WHAT IS BEING ASKED
Repeat the lines of the data that follow, please, starting at the first and stopping after the one with "const heaterFront = -CHAMBER_FRONT".

[BEGIN]

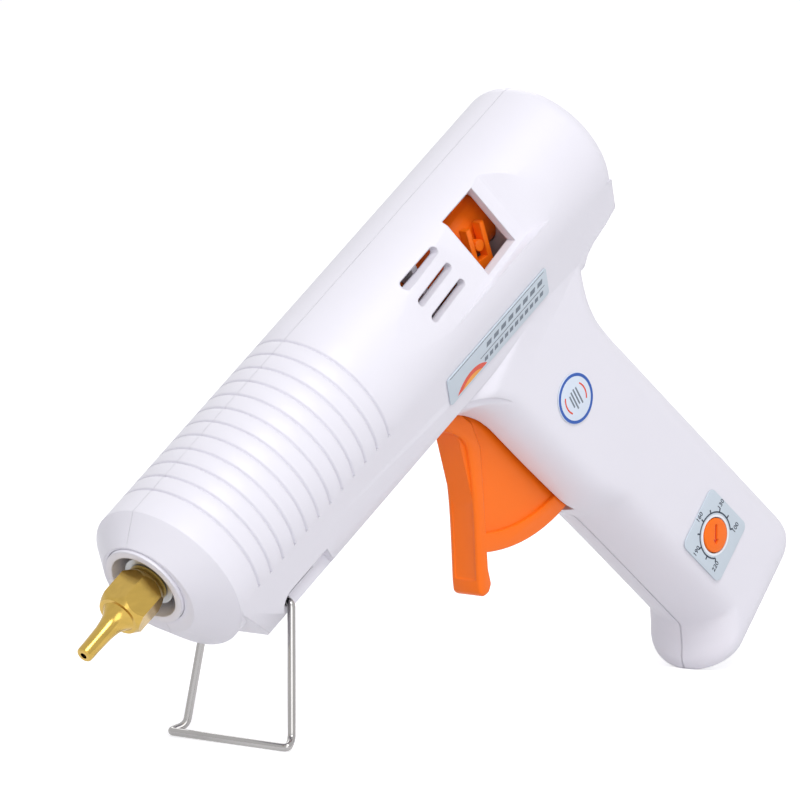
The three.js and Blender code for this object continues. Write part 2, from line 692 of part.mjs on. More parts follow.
function nozzleBody() {
  const shoulder = HEX_FLATS / 2 - HEX_CHAMFER;
  const cone = turned([
    [0, NOZZLE_TIP_R],
    [-NOZZLE_WAIST / 2, NOZZLE_TIP_R + FIT],
    [-NOZZLE_WAIST, NOZZLE_WAIST_R],
    [-(NOZZLE_WAIST + HEX_FRONT) / 2, (NOZZLE_WAIST_R + shoulder) / 2],
    [-HEX_FRONT - HEX_CHAMFER / 2, shoulder],
    [-HEX_BACK - HEX_CHAMFER, shoulder],
    [-NOSE_BACK, shoulder],
    [-NOSE_BACK, NECK_R],
    [-NECK_BACK, NECK_R],
  ], FEED_Z, MEDIUM);
  const corners = Array.from({ length: 6 }, (_, i) => {
    const angle = rad(60 * i + 30);
    const reach = HEX_FLATS / 2 / Math.cos(rad(30));
    return [reach * Math.cos(angle), FEED_Z + reach * Math.sin(angle)];
  });
  const outside = HEX_FLATS / 2 / Math.cos(rad(30)) + FIT;
  const rounding = turned([
    [-HEX_FRONT, HEX_FLATS / 2],
    [-HEX_FRONT - HEX_CHAMFER, outside],
    [-HEX_BACK + HEX_CHAMFER, outside],
    [-HEX_BACK, HEX_FLATS / 2],
  ], FEED_Z, MEDIUM);
  const hexagon = slabX(corners, -HEX_BACK, -HEX_FRONT).intersect(rounding);
  const bore = turned([
    [CUT_OVER, NOZZLE_BORE_R],
    [-NOZZLE_WAIST, NOZZLE_BORE_R],
    [-HEX_BACK, NECK_R / 2],
    [-NECK_BACK - CUT_OVER, NECK_R / 2],
  ], FEED_Z, SMALL);
  return cone.add(hexagon).subtract(bore);
}

piece('nozzle', nozzleBody(), BRASS);

const heaterZ = FEED_Z - HEATER_DROP;
const heaterFront = -CHAMBER_FRONT - CHAMBER_FLANGE - WALL;

function chamberBody() {
  const shell = turned([
    [-NOSE_BACK - FIT, SNOUT_R],
    [-CHAMBER_FRONT, SNOUT_R],
    [-CHAMBER_FRONT, CHAMBER_FLANGE_R],
    [-CHAMBER_FRONT - CHAMBER_FLANGE, CHAMBER_FLANGE_R],
    [-CHAMBER_FRONT - CHAMBER_FLANGE, CHAMBER_R],
    [-CHAMBER_BACK + CHAMBER_FLANGE, CHAMBER_R],
    [-CHAMBER_BACK + CHAMBER_FLANGE, CHAMBER_FLANGE_R],
    [-CHAMBER_BACK, CHAMBER_FLANGE_R],
    [-CHAMBER_BACK, STUB_R],
    [-CHAMBER_BACK - STUB_LENGTH, STUB_R],
  ], FEED_Z, MEDIUM);
  const pocket = turned([
    [heaterFront, HEATER_R + HEATER_R / 2],
    [heaterFront - HEATER_LENGTH + WALL, HEATER_R + HEATER_R / 2],
  ], heaterZ, MEDIUM);
  const bore = turned([
    [0, NECK_R + FIT],
    [-NECK_BACK - FIT, NECK_R + FIT],
    [-NECK_BACK - STUB_R, STICK_R + FIT],
    [-CHAMBER_BACK - STUB_LENGTH - CUT_OVER, STICK_R + FIT],
  ], FEED_Z, MEDIUM);
  const heaterBore = turned([
    [heaterFront - WALL, HEATER_R + FIT],
    [-CHAMBER_BACK - CUT_OVER, HEATER_R + FIT],
  ], heaterZ, SMALL);
  return shell.add(pocket).subtract(bore).subtract(heaterBore);
}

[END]

THE REPLY
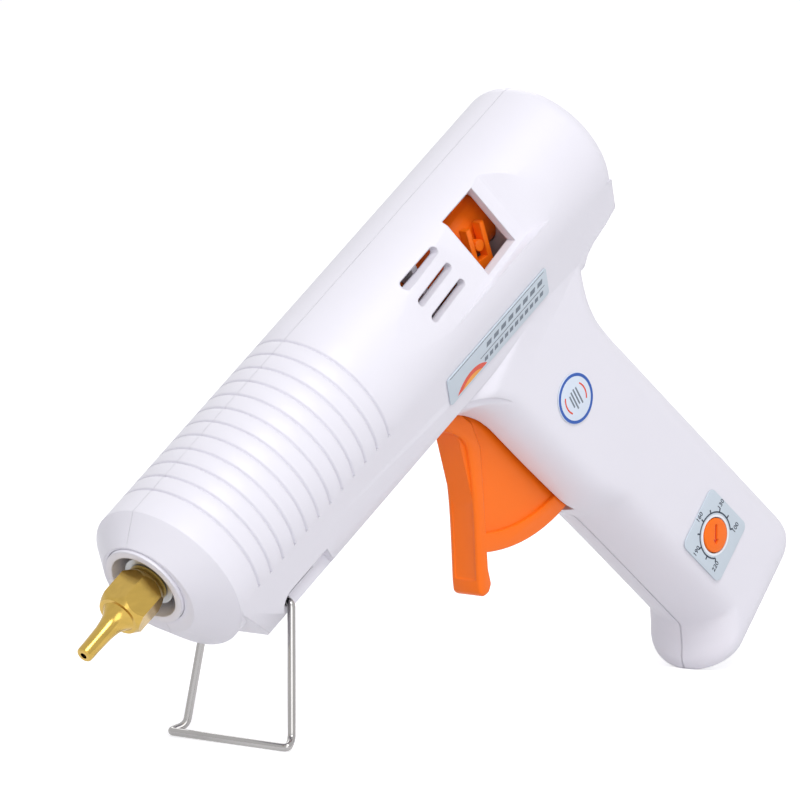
The three.js and Blender code for this object continues. Write part 2, from line 692 of part.mjs on. More parts follow.
function nozzleBody() {
  const shoulder = HEX_FLATS / 2 - HEX_CHAMFER;
  const cone = turned([
    [0, NOZZLE_TIP_R],
    [-NOZZLE_WAIST / 2, NOZZLE_TIP_R + FIT],
    [-NOZZLE_WAIST, NOZZLE_WAIST_R],
    [-(NOZZLE_WAIST + HEX_FRONT) / 2, (NOZZLE_WAIST_R + shoulder) / 2],
    [-HEX_FRONT - HEX_CHAMFER / 2, shoulder],
    [-HEX_BACK - HEX_CHAMFER, shoulder],
    [-NOSE_BACK, shoulder],
    [-NOSE_BACK, NECK_R],
    [-NECK_BACK, NECK_R],
  ], FEED_Z, MEDIUM);
  const corners = Array.from({ length: 6 }, (_, i) => {
    const angle = rad(60 * i + 30);
    const reach = HEX_FLATS / 2 / Math.cos(rad(30));
    return [reach * Math.cos(angle), FEED_Z + reach * Math.sin(angle)];
  });
  const outside = HEX_FLATS / 2 / Math.cos(rad(30)) + FIT;
  const rounding = turned([
    [-HEX_FRONT, HEX_FLATS / 2],
    [-HEX_FRONT - HEX_CHAMFER, outside],
    [-HEX_BACK + HEX_CHAMFER, outside],
    [-HEX_BACK, HEX_FLATS / 2],
  ], FEED_Z, MEDIUM);
  const hexagon = slabX(corners, -HEX_BACK, -HEX_FRONT).intersect(rounding);
  const bore = turned([
    [CUT_OVER, NOZZLE_BORE_R],
    [-NOZZLE_WAIST, NOZZLE_BORE_R],
    [-HEX_BACK, NECK_R / 2],
    [-NECK_BACK - CUT_OVER, NECK_R / 2],
  ], FEED_Z, SMALL);
  return cone.add(hexagon).subtract(bore);
}

piece('nozzle', nozzleBody(), BRASS);

const heaterZ = FEED_Z - HEATER_DROP;
const heaterFront = -CHAMBER_FRONT - CHAMBER_FLANGE - WALL;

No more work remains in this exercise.